Last fall, the United Auto Workers — which has endorsed Biden — went on strike, in part because of the danger posed by the electric vehicles Biden is now promoting. Tens of thousands of autoworkers around the world lost their jobs in 2019 as their companies retooled for building electric cars. Biden’s spending plans could help offset those costs, but not the far greater danger that workers will face once the new production lines are operating.
Electric vehicles will gut autoworkers’ and mechanics’ unions by driving their members out of work. Electric drive trains consist of a mere fraction of the parts of their gas-powered equivalents, and the vehicles are much easier to assemble. Ford estimates that electric cars will require 30 percent less labor in their auto plants, and other industry projections are even more drastic. Fewer moving parts mean fewer repairs too, threatening mechanics’ livelihoods, and charging cars at home will drive gas stations out of business. By putting the government’s weight behind electric vehicles, Biden will make those jobs disappear even faster.
He also plans to turn the U.S. into a green-energy leader by building more wind turbines and solar panels domestically and making the power grid carbon-free by 2035. These changes will further erode manufacturing. Although some renewables can produce energy as inexpensively as natural gas or other low-cost competitors, they do not provide the predictable and reliable energy supply needed in a modern society. Solar and wind require either a reliable fossil-fuel backup or a way to store energy for use on cloudy or wind-free days. The amount of backup capacity needed boggles the mind: Stanford professor Mark Jacobson’s influential renewable-energy plan depends on the United States building more reserve power capacity than the entire existing grid. Energy return on investment measures how much more energy a power source generates than is required to build and operate it, and the science is settled: Returns from renewables are (for now) abysmal.
After accounting for the facilities needed to store energy until it is used, most renewables cannot produce enough to become economically effective. Solar can do so in very specific circumstances, but by a margin slim enough that relying on it would be foolhardy. One team of scientists studying the matter discovered that converting an entire economy to renewables would slash#! the total energy return on investment by more than half, to levels that “are well below the thresholds identified in the literature required to sustain industrial complex societies.” As they noted, “the results obtained put into question the consistence and viability of the Green Growth narrative.” As American energy becomes scarcer and thus more expensive, power-hungry factories and steelworks will be the first on the chopping block, and their workforces with them.

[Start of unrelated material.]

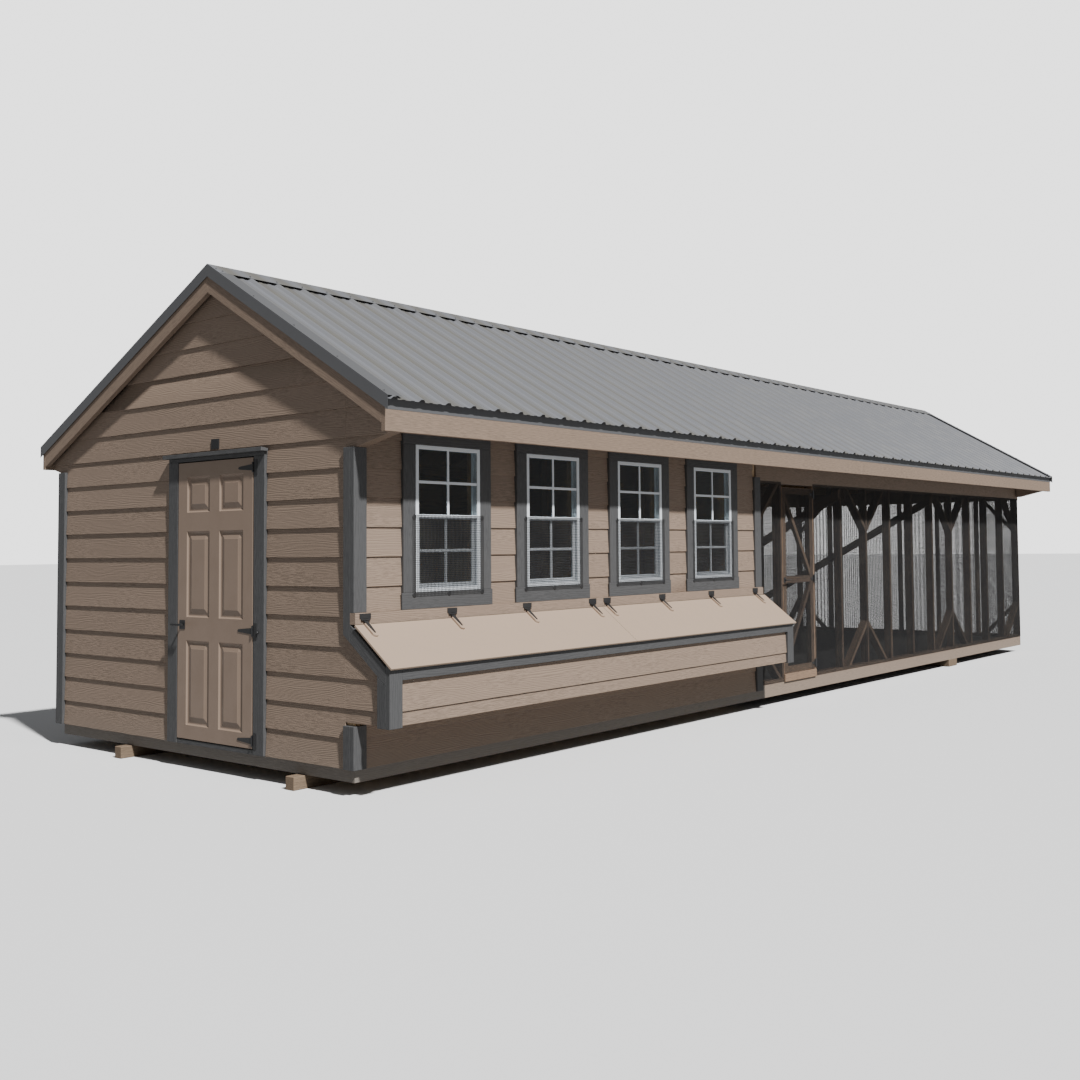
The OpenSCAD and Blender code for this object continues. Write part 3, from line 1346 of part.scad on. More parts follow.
skids();
rim_boards_coop();
rim_boards_run();
floor_joists();
coop_floor();
run_floor();
front_wall_frame();
rear_wall_frame();
gable_wall_frame();
partition_frame();
sheathing();
siding_front();
siding_gables();
siding_rear();
siding_partition();
corner_trims();
run_front_frame();
run_rear_frame();
run_headers();
wire_mesh();
sway_braces();
rafters();
ridge_board();
eave_boards();
rake_boards();
roof_deck();
roof_panels_front();
roof_panels_rear();
ridge_cap();
roof_edge_trim();
window_trims();
window_frames();
fixed_glass();
sash(0);  // sash_1
sash(1);  // sash_2
sash(2);  // sash_3
sash(3);  // sash_4
sash_glass(0);  // sash_glass_1
sash_glass(1);  // sash_glass_2
sash_glass(2);  // sash_glass_3
sash_glass(3);  // sash_glass_4
door_trim();
door_jamb();
entry_door();
entry_straps();
entry_handle();
hinge_plates();
nest_box();
nest_cladding();
nest_lid_left();
nest_lid_right();
nest_straps_left();
nest_straps_right();
run_door();
run_door_mesh();
run_straps();
run_handle();
pop_door();
pop_guides();
roost_bars();
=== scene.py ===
"""Walk-in chicken coop on skids: a sided house with nest boxes and a wire run under one metal roof.

Every length is in metres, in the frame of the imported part.
"""

import logging
import math
from dataclasses import dataclass, field
from enum import Enum

import bmesh
import bpy
import numpy as np
from mathutils import Matrix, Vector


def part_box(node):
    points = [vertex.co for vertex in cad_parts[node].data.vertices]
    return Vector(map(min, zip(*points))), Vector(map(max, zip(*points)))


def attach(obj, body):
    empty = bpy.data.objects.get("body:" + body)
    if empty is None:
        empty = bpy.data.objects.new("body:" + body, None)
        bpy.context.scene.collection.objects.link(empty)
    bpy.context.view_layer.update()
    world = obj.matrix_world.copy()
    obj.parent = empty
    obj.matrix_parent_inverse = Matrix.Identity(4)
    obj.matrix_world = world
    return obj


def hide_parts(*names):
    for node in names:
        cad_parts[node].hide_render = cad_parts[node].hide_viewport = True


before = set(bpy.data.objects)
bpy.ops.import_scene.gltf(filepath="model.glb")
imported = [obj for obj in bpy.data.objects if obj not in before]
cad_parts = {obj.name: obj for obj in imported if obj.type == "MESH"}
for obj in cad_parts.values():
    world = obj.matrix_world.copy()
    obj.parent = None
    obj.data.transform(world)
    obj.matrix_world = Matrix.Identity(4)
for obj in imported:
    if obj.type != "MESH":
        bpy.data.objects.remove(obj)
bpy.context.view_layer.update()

HOUSE = "building"
MM = 0.001
TURN = 2 * math.pi
WELD = 0.01 * MM
FLAT = math.radians(0.5)
EASE_FROM = math.radians(35)
ALONG = np.array([1.0, 0, 0])
MIX_FIRST, MIX_SECOND, MIX_RESULT = 6, 7, 2
LAYER_SHARE = 0.8
log = logging.getLogger("coop")
Colour = tuple[float, float, float]


# ---------- shader maths ----------


class Wire:
    """A value in a shader. Python's operators on it add the matching Math nodes."""

    def __init__(self, nodes: "Nodes", socket: bpy.types.NodeSocket) -> None:
        """Wraps an output socket of a node tree."""
        self.nodes = nodes
        self.socket = socket

    def maths(self, operation: str, *terms: "Wire | float") -> "Wire":
        """Adds one Math node.

        Args:
            operation: the node's operation, such as "ADD".
            terms: its inputs in order.

        Returns:
            The node's result.
        """
        made = self.nodes.node("ShaderNodeMath", {"operation": operation}, dict(enumerate(terms)))
        return Wire(self.nodes, made.outputs[0])

    def __add__(self, other: "Wire | float") -> "Wire":
        """Sum."""
        return self.maths("ADD", self, other)

    def __radd__(self, other: float) -> "Wire":
        """Sum with a number first."""
        return self.maths("ADD", other, self)

    def __sub__(self, other: "Wire | float") -> "Wire":
        """Difference."""
        return self.maths("SUBTRACT", self, other)

    def __rsub__(self, other: float) -> "Wire":
        """Difference from a number."""
        return self.maths("SUBTRACT", other, self)

    def __mul__(self, other: "Wire | float") -> "Wire":
        """Product."""
        return self.maths("MULTIPLY", self, other)

    def __rmul__(self, other: float) -> "Wire":
        """Product with a number first."""
        return self.maths("MULTIPLY", other, self)

    def sine(self) -> "Wire":
        """Sine of the value in radians, moved to run from 0 to 1."""
        return self.maths("SINE", self) * 0.5 + 0.5

    def ramp(self, low: float, high: float) -> "Wire":
        """Smooth step from 0 at low to 1 at high.

        Args:
            low: the value that gives 0.
            high: the value that gives 1.

        Returns:
            The stepped value.
        """
        made = self.nodes.node(
            "ShaderNodeMapRange",
            {"interpolation_type": "SMOOTHSTEP"},
            {"Value": self, "From Min": low, "From Max": high},
        )
        return Wire(self.nodes, made.outputs["Result"])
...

New infrastructure spending and measures to make existing buildings more ecofriendly are not likely to help construction workers nearly as much as the Biden campaign supposes, either. President Obama made similar promises about the “shovel-ready” jobs in his stimulus bill, only to discover “there’s no such thing as shovel-ready projects” in the U.S. legal and regulatory environment. “Sheriff Joe ” should remember this, since he oversaw the bill’s implementation. Union workers do, though: Some in California demonstrated against the Green New Deal, and the AFL-CIO has expressed considerable skepticism. Although Biden’s platform is not nearly as draconian as that of his party’s radicals, he intends to lead U.S. manufacturing in the same direction.
Climate change is a difficult challenge and will only get harder to address as the increasing pace of automation penetrates and disrupts the U.S. economy. But however popular these green projects are with big-money donors and activists, they will hurt the people most that Biden is most passionate about helping.